After Peephole Optimization,

(MOV, x, R1)           

This makes the instruction sequence shorter and faster.

Example: Applying Multiple Local Optimizations

Consider the following Java expression −

int a = (x + 2) * (x + 2);             

The unoptimized atom sequence is generated by the compiler −

(ADD, x, 2, T1)  
(ADD, x, 2, T2)  
(MUL, T1, T2, a)               

We have seen a set of optimization techniques. If we see them in action we can understand they are quite useful. For example, the Common Subexpression Elimination (CSE) this is recognizing that x + 2 is computed twice, we store it once and reuse it.

Strength Reduction − If MUL is by a power of two, we replace it with a shift operation.

Optimized Code Using Local Techniques −

(ADD, x, 2, T1)  
(MUL, T1, T1, a)                 

Here, only two operations remain, this is majorly improving efficiency.

Real-World Applications of Local Optimization

Local optimization is used in −

• Compilers (GCC, LLVM, Clang) − This makes them efficient execution of compiled code.
• Embedded Systems − Optimizing individual blocks and reduces execution time in low-power devices.
• JIT Compilers (Java, JavaScript, Python) − Improves the runtime performance for interpreted languages.

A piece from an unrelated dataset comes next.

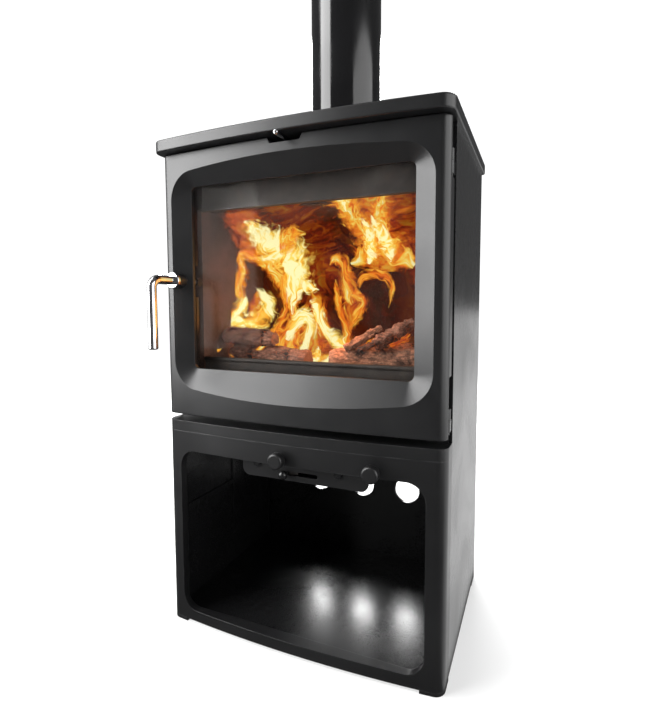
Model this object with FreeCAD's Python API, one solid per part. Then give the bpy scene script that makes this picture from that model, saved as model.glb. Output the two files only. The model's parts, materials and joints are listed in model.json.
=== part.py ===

Comparison of Local Optimization Techniques

The following table highlights the purpose and effects of different local optimization techniques −

Conclusion

In this chapter, we explained the concept of local optimization and its role in making programs faster and more efficient. Starting with the basics, we explored how local optimization focuses on small sections of the code and why it is so important.

Through a simple example, we demonstrated how removing unnecessary load/store instructions simplifies the code. We also touched upon key techniques like constant folding and load/store optimization along with the challenges that come with this process.